_EXERCISE REQUIREMENTS_.
Reproduce precisely the lines of the listing below, starting with the line that contains "hide_parts(*nodes)" and stopping after the line that contains "knot, (ball +"; include nothing else.

_DATA LINES_.
++++++++

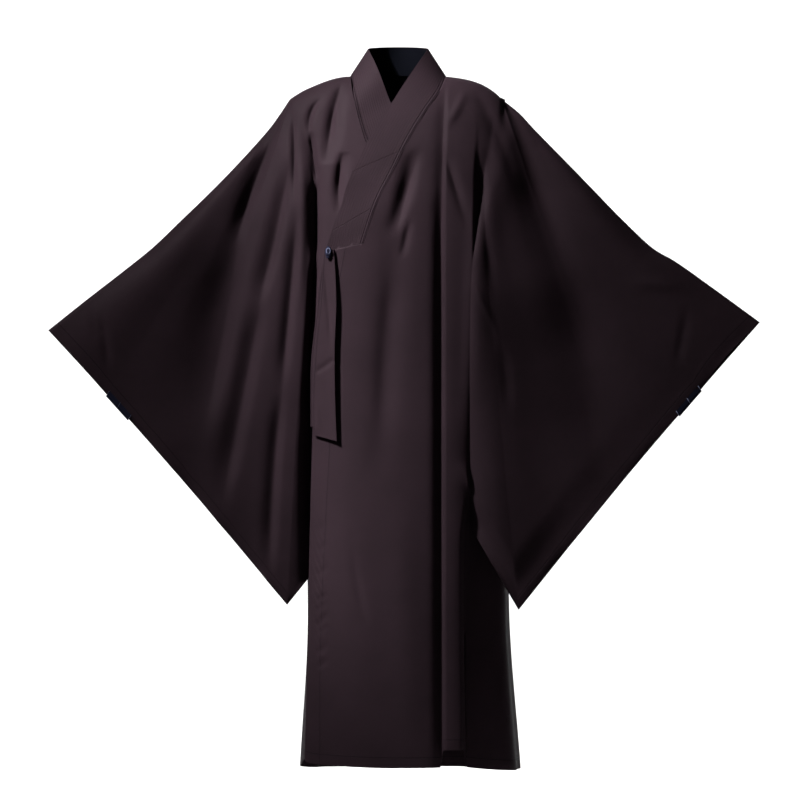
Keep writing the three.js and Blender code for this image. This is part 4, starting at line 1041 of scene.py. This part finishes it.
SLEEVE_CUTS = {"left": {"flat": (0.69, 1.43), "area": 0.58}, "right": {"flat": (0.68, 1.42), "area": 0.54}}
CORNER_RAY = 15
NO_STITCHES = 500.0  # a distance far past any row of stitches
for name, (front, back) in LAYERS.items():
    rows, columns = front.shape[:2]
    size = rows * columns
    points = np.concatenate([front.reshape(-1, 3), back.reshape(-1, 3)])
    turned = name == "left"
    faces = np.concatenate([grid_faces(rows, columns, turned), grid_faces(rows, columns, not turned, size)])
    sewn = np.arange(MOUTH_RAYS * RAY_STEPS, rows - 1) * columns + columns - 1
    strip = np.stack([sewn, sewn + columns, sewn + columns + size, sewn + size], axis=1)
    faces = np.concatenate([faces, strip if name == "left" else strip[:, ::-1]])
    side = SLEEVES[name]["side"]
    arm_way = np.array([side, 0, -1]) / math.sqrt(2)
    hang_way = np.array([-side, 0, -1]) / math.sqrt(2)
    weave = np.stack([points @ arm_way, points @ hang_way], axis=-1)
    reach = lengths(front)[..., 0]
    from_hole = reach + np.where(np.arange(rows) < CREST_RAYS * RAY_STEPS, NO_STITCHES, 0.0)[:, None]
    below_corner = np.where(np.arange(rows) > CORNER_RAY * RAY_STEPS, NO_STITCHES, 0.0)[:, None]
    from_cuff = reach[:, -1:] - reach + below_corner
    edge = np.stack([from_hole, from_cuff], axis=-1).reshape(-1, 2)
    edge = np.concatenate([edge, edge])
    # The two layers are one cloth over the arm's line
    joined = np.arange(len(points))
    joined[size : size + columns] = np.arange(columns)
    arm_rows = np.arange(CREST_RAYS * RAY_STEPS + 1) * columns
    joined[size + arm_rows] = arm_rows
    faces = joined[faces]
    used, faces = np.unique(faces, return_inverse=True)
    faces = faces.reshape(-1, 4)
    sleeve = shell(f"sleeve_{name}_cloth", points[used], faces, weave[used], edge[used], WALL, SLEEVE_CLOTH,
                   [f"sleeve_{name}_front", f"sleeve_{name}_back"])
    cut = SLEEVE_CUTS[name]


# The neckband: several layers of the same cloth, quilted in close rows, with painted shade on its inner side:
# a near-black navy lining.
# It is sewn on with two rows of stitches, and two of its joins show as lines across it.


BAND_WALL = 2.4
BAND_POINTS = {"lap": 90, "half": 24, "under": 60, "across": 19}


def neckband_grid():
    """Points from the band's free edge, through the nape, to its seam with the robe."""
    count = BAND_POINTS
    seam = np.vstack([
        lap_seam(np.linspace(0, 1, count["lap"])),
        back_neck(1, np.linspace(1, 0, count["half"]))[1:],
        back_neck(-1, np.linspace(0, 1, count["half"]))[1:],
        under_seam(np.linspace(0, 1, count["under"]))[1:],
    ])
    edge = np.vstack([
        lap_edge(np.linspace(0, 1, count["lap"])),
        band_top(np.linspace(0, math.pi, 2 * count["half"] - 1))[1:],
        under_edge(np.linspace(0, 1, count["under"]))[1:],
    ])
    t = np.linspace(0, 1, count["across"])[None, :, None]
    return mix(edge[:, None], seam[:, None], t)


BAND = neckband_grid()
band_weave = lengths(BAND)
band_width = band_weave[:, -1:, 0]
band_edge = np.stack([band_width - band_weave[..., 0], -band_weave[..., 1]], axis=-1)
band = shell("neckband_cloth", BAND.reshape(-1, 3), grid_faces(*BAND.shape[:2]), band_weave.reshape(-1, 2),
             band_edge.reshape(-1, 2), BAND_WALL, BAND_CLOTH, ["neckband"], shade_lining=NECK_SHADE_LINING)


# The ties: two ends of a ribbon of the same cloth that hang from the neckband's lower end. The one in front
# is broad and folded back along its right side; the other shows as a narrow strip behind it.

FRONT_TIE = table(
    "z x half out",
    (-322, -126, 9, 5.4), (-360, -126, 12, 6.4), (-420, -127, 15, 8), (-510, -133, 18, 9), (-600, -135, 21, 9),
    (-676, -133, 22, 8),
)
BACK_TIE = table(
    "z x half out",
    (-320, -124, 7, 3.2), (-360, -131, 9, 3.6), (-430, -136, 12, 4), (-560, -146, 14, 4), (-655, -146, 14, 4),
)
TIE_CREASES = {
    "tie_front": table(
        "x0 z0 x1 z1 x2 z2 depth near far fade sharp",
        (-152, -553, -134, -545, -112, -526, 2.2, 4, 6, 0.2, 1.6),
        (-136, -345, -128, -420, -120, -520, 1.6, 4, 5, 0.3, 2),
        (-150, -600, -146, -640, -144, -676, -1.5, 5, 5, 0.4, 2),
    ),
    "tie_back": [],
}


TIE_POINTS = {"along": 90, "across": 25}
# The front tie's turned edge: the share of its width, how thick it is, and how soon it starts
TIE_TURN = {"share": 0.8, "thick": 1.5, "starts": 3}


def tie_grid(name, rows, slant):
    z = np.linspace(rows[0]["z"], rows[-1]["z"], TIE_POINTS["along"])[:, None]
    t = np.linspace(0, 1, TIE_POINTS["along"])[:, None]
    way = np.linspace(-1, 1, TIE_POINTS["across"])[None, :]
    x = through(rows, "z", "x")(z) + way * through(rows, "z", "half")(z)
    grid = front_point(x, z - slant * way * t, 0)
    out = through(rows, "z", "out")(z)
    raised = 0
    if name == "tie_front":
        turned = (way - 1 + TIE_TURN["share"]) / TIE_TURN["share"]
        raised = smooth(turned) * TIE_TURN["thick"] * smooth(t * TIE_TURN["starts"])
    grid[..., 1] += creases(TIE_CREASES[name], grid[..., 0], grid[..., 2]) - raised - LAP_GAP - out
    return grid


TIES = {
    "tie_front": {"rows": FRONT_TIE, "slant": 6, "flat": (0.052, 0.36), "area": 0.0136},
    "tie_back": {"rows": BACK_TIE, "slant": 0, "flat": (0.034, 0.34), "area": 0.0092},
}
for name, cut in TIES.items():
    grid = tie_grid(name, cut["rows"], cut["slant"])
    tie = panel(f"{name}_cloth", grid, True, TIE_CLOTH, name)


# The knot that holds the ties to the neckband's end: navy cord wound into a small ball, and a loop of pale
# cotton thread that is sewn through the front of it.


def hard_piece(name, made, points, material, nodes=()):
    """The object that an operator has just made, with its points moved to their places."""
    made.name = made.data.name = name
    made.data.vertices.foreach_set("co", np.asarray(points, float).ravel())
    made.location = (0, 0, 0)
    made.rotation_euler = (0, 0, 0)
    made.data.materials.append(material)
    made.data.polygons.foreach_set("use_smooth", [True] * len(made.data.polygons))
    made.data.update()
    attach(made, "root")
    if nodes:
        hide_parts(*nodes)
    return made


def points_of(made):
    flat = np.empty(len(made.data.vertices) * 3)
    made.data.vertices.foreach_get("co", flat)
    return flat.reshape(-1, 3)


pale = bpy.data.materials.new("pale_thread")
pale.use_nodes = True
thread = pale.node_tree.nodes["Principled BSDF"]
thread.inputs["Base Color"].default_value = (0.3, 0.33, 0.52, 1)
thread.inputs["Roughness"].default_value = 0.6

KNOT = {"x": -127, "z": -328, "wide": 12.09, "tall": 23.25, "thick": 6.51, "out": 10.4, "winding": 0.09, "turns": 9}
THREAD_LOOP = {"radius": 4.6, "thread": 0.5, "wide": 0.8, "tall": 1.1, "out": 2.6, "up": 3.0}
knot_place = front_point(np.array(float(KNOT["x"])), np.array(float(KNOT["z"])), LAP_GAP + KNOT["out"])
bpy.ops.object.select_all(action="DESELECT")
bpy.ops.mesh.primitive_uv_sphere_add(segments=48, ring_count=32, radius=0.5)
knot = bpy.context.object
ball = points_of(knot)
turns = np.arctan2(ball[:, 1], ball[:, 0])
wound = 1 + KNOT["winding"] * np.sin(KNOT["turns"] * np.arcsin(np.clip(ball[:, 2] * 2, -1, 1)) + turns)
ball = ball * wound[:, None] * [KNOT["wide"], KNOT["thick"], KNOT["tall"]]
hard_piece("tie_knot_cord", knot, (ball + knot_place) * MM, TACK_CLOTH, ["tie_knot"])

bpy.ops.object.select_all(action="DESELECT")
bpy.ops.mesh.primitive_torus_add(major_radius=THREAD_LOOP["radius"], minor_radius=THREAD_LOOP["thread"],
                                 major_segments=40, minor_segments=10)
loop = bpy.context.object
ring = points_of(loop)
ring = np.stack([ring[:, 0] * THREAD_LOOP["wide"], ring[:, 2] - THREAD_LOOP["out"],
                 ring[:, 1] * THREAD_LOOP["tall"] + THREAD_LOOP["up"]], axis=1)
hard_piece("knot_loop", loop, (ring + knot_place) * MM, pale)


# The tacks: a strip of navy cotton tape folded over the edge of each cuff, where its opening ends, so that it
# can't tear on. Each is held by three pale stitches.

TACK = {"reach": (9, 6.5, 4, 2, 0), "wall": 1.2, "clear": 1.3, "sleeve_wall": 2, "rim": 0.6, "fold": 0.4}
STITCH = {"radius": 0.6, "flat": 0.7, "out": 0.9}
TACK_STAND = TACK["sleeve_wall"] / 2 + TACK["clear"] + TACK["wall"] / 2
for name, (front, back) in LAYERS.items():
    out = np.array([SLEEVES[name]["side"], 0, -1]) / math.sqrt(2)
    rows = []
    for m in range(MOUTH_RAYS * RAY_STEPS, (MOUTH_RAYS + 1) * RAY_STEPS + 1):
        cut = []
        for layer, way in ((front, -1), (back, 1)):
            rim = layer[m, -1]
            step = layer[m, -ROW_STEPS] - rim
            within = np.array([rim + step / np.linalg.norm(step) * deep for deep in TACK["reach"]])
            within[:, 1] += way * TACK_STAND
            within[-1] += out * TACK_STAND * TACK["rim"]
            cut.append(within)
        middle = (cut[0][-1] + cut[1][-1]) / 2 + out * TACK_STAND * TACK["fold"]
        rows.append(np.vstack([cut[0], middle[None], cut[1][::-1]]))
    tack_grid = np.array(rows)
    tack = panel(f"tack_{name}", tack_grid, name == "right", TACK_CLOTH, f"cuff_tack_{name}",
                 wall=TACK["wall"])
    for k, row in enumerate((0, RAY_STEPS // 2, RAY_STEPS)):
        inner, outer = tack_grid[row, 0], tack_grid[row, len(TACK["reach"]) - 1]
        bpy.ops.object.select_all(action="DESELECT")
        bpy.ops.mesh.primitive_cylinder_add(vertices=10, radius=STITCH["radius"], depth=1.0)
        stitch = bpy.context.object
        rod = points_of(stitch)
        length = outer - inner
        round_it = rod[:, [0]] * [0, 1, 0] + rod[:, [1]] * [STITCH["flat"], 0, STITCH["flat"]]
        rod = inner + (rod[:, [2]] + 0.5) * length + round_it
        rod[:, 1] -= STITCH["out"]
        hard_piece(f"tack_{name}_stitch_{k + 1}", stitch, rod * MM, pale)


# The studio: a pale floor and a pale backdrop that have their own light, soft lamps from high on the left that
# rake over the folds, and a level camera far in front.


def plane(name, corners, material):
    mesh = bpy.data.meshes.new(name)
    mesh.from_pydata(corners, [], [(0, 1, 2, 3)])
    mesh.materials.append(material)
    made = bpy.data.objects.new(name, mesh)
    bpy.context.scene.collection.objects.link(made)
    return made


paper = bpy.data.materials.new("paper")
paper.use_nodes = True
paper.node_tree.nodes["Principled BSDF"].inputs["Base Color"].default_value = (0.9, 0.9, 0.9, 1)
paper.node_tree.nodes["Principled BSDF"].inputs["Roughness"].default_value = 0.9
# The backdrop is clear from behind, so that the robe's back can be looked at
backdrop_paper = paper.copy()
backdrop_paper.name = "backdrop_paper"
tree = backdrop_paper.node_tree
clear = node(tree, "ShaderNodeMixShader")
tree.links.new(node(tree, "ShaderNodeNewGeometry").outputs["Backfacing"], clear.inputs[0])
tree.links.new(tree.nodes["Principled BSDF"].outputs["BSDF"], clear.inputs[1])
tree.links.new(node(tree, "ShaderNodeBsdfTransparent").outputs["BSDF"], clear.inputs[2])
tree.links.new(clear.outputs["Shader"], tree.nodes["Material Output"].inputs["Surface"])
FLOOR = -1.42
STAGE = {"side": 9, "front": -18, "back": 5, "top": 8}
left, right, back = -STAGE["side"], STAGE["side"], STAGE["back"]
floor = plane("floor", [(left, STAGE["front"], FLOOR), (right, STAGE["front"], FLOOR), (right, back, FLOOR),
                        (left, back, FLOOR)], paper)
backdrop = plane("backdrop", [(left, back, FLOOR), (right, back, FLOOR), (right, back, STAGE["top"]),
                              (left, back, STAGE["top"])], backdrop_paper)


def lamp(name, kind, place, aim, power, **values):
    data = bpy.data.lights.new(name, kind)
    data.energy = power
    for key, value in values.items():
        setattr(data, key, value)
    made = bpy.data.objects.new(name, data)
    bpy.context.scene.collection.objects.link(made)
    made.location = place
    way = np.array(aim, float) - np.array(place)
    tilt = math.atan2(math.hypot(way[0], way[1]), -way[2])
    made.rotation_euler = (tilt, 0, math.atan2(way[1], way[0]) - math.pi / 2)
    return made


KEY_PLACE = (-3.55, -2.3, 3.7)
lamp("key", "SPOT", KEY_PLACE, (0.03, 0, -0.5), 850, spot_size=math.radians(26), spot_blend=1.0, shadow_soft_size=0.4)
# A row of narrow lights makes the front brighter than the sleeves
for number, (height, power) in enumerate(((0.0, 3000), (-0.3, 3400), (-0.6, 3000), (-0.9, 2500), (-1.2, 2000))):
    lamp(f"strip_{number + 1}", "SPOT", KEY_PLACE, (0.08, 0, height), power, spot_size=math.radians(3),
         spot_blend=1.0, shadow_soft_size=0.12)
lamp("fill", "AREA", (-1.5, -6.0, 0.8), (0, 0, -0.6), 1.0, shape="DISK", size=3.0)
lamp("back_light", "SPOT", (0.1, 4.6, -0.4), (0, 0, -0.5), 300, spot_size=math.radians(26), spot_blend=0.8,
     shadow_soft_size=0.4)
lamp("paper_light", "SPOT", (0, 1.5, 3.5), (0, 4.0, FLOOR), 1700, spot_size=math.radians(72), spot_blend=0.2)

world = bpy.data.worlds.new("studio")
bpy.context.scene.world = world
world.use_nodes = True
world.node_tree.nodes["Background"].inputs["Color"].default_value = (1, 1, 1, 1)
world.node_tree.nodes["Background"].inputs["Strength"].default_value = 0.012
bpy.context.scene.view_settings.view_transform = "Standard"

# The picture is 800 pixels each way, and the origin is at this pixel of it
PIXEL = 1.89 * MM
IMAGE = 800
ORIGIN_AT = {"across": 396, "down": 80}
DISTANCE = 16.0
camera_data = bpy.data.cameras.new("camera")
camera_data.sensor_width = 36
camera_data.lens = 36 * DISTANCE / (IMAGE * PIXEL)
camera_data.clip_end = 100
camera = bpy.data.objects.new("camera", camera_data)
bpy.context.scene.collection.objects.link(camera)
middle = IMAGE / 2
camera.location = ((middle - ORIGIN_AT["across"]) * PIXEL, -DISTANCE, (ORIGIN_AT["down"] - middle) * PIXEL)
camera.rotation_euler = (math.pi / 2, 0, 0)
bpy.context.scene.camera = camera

++++++++

_SOLVED EXERCISE_.
        hide_parts(*nodes)
    return made


def points_of(made):
    flat = np.empty(len(made.data.vertices) * 3)
    made.data.vertices.foreach_get("co", flat)
    return flat.reshape(-1, 3)


pale = bpy.data.materials.new("pale_thread")
pale.use_nodes = True
thread = pale.node_tree.nodes["Principled BSDF"]
thread.inputs["Base Color"].default_value = (0.3, 0.33, 0.52, 1)
thread.inputs["Roughness"].default_value = 0.6

KNOT = {"x": -127, "z": -328, "wide": 12.09, "tall": 23.25, "thick": 6.51, "out": 10.4, "winding": 0.09, "turns": 9}
THREAD_LOOP = {"radius": 4.6, "thread": 0.5, "wide": 0.8, "tall": 1.1, "out": 2.6, "up": 3.0}
knot_place = front_point(np.array(float(KNOT["x"])), np.array(float(KNOT["z"])), LAP_GAP + KNOT["out"])
bpy.ops.object.select_all(action="DESELECT")
bpy.ops.mesh.primitive_uv_sphere_add(segments=48, ring_count=32, radius=0.5)
knot = bpy.context.object
ball = points_of(knot)
turns = np.arctan2(ball[:, 1], ball[:, 0])
wound = 1 + KNOT["winding"] * np.sin(KNOT["turns"] * np.arcsin(np.clip(ball[:, 2] * 2, -1, 1)) + turns)
ball = ball * wound[:, None] * [KNOT["wide"], KNOT["thick"], KNOT["tall"]]
hard_piece("tie_knot_cord", knot, (ball + knot_place) * MM, TACK_CLOTH, ["tie_knot"])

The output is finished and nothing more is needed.